In my work with The Eternal Business, where I advise companies on preparation for sale to Employee Ownership Trust, the concept of purpose features highly. There is a lot more interest in working for purpose not profit these days. This is especially true for the younger generation, who are much more einterested than my generation was in working for businesses with a strong sense of purpose, rather than just to make money.
The capitalist economic model that has been a default since the industrial revolution has created huge wealth and opportunity from which we all benefit. It has also, however, come at enormous cost. Standards of living have raised by an incredible amount around the world, but wealth has become increasingly poorly distributed.
And, of course, there is the small matter of the anticipated six mass extinction of all life on the planet.
One assumption that is the absolute heart of freemarket economic theory is that of self interest. It is self interest, so it is assumed, that drives people to want to succeed, be rich, and buy expensive things. It is self interest that makes us want to set up businesses, to compete with each other in order to see who will be the winner, with success defined in economic terms by who is the richest.

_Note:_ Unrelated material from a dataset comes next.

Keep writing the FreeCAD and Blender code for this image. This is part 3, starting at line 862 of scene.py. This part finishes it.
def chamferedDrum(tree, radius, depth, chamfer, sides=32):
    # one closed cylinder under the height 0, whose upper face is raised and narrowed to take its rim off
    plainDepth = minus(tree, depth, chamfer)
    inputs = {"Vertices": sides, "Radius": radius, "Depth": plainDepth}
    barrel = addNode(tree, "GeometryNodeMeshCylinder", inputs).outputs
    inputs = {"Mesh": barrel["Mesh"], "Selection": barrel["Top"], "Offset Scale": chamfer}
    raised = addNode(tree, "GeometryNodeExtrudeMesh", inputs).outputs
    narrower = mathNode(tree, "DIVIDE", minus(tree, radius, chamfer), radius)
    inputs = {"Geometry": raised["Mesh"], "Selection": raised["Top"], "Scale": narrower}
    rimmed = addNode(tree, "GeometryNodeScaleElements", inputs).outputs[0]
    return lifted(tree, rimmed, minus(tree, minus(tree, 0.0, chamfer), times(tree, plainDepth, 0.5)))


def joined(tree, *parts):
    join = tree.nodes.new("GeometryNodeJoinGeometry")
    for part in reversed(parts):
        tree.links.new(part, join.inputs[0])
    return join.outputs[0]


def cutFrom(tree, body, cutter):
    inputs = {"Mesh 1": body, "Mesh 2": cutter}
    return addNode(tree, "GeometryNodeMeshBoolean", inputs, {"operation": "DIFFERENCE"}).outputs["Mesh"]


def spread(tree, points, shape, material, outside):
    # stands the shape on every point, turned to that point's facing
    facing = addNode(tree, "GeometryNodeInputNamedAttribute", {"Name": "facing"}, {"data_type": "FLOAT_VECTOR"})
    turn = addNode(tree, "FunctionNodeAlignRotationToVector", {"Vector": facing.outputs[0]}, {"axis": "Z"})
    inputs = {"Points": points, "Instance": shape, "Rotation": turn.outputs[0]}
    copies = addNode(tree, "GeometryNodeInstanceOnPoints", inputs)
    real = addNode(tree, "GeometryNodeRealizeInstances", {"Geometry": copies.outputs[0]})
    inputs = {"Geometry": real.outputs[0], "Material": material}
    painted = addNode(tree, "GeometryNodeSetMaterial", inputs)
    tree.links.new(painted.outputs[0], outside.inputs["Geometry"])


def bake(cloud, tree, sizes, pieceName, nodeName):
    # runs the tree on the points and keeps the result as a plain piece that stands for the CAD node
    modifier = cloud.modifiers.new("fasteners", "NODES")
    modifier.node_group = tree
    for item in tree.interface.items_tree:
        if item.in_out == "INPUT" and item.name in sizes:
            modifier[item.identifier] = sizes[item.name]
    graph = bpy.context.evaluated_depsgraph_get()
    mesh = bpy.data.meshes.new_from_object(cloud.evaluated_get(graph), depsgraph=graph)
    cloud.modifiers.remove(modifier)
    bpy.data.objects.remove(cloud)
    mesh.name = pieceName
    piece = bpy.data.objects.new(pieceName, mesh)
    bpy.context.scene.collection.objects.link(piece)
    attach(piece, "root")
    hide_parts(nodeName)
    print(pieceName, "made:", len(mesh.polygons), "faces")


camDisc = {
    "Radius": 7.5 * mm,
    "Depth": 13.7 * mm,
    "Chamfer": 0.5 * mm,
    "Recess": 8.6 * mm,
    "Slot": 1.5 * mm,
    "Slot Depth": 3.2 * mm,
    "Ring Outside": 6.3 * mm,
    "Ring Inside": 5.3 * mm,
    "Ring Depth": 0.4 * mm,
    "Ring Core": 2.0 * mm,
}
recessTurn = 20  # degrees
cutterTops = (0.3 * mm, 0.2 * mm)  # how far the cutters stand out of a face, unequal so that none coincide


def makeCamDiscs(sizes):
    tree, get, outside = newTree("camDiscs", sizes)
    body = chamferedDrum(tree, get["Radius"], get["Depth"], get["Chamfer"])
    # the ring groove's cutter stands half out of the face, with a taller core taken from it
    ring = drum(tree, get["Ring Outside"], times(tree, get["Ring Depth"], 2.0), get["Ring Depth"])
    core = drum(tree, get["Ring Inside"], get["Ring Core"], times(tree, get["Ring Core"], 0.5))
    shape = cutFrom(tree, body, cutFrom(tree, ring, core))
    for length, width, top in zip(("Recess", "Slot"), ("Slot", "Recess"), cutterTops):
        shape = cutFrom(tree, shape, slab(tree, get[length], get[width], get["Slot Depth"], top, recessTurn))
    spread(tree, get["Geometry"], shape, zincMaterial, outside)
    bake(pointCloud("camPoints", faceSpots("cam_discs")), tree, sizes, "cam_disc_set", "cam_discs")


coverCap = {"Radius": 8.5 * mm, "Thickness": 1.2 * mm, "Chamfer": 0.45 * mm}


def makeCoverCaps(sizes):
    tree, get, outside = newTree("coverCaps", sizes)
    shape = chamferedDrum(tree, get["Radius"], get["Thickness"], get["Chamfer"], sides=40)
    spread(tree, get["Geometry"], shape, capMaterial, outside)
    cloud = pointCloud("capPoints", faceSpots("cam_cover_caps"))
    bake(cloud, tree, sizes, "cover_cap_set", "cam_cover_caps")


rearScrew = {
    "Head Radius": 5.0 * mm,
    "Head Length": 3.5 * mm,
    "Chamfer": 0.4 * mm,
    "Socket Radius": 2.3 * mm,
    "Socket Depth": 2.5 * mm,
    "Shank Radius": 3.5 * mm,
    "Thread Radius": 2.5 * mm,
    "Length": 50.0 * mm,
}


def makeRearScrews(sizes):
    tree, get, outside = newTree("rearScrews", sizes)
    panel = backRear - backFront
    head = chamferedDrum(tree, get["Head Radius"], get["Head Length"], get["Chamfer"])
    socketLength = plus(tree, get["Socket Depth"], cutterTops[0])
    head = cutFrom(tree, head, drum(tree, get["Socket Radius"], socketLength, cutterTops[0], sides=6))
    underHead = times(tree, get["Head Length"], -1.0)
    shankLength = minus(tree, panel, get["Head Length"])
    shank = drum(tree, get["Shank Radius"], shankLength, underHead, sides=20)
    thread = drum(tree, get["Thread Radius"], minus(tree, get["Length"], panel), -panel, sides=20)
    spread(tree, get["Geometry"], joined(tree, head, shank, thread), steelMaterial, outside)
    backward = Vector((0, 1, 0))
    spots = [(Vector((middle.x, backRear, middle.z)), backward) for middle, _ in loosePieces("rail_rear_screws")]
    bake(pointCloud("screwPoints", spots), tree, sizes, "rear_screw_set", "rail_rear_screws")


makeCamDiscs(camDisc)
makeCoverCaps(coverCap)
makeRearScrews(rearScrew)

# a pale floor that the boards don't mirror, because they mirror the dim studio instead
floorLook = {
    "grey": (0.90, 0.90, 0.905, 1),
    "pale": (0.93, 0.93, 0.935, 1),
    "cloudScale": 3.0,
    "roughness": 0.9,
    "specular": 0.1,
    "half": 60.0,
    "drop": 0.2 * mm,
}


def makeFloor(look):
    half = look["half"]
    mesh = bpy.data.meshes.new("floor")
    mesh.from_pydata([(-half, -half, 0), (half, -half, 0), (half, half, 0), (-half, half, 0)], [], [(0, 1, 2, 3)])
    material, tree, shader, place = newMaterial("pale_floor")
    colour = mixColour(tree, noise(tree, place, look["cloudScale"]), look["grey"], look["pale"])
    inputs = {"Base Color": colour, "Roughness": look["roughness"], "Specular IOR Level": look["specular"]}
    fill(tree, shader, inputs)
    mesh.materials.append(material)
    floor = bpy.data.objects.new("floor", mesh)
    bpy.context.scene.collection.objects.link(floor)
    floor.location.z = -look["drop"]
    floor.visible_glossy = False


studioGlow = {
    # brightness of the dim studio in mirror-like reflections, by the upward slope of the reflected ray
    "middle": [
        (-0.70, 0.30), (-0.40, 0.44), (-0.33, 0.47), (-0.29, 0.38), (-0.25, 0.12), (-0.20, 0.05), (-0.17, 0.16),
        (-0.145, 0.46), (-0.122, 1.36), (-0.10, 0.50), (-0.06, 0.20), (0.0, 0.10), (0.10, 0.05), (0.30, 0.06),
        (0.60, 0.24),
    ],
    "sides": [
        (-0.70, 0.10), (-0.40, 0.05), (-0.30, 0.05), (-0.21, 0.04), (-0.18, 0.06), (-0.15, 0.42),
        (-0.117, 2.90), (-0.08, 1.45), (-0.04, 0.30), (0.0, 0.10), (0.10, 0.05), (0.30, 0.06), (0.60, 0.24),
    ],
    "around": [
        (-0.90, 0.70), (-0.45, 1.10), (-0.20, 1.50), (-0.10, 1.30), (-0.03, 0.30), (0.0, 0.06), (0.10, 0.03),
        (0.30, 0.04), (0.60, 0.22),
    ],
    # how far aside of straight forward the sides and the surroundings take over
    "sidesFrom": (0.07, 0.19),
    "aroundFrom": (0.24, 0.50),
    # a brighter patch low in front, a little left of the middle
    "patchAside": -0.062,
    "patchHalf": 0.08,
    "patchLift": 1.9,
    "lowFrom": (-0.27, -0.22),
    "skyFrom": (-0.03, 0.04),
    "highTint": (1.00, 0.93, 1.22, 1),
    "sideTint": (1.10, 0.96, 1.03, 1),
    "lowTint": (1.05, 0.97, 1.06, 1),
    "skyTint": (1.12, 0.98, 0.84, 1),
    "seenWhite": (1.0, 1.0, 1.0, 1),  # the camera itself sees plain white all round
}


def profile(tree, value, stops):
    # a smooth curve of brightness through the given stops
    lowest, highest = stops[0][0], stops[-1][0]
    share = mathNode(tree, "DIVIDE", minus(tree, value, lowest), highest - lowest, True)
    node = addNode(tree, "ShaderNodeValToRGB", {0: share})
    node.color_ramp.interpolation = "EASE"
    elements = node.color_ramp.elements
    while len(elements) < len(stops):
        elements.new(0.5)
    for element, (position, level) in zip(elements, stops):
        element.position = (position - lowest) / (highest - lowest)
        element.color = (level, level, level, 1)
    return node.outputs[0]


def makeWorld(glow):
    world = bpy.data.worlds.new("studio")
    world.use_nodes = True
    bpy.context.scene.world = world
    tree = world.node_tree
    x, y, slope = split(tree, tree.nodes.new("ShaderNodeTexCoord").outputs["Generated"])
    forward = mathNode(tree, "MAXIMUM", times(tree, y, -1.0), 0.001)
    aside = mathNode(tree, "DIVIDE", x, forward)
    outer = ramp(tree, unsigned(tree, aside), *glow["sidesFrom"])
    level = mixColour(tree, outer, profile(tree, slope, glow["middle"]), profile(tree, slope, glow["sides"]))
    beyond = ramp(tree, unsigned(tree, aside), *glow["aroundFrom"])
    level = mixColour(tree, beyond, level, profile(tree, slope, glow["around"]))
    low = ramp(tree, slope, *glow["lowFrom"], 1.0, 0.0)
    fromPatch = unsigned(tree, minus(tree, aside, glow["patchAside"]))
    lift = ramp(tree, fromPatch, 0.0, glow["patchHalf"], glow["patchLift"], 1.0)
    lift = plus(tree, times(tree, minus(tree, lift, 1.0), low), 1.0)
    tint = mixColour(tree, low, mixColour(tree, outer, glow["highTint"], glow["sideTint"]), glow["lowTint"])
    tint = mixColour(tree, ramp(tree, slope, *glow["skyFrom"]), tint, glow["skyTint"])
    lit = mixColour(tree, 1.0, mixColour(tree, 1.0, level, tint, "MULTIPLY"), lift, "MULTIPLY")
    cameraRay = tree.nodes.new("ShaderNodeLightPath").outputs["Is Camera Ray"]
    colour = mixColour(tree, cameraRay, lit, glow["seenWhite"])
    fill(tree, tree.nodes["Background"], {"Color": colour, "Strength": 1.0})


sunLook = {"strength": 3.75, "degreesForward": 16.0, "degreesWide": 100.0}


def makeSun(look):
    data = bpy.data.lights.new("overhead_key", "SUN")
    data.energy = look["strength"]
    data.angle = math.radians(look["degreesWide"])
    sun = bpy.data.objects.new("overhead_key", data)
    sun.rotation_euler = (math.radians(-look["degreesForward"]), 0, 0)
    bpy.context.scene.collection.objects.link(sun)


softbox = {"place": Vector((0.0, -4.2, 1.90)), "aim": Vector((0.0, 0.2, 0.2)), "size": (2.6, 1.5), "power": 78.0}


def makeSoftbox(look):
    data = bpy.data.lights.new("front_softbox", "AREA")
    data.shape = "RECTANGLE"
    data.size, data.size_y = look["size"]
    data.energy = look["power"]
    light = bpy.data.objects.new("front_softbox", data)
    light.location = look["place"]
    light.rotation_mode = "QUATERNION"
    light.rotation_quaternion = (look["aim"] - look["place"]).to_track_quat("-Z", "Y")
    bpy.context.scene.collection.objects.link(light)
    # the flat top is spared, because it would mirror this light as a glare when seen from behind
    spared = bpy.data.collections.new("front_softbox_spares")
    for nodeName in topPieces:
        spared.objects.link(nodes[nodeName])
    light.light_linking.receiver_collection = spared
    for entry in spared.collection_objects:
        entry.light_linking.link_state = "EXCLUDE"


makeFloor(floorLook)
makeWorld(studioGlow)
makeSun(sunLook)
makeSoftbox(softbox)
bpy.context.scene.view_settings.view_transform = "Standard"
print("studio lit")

The trouble is, it turns out that this assumption (like so many in traditional economics) is incorrect. Some people are driven by self interest, for sure. But, as Humankind tells us, most of us are not.
Compassion and purpose
Rutger Bregman shows that far from wanting to compete with each other, our natural instinct is to help each other.
This means that the free market system at the heart of capitalism does not benefit all; it benefits those few who are driven by self interest.

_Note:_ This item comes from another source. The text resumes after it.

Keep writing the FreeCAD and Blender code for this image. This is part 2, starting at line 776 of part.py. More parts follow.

This is why we have situation where, at one point in 2020, it was estimated that it would take a budget of $256bn to reverse climate change and prevent the extinction of humanity. To put this in perspective, the three wealthiest people on the planet could afford to cover this between them and still have $10bn left each.
But they haven’t.
There is hope, though. There is a real movement for new economic systems, to change how capitalism works. Employee ownership putting control and profit in the hands of the employees; B Corps; Donut Economics; the Ellen McArthur Foundation. And many, many more.
Purpose and wellbeing are two of the buzzwords in business right now, and I for one hope this continues for a long time to come.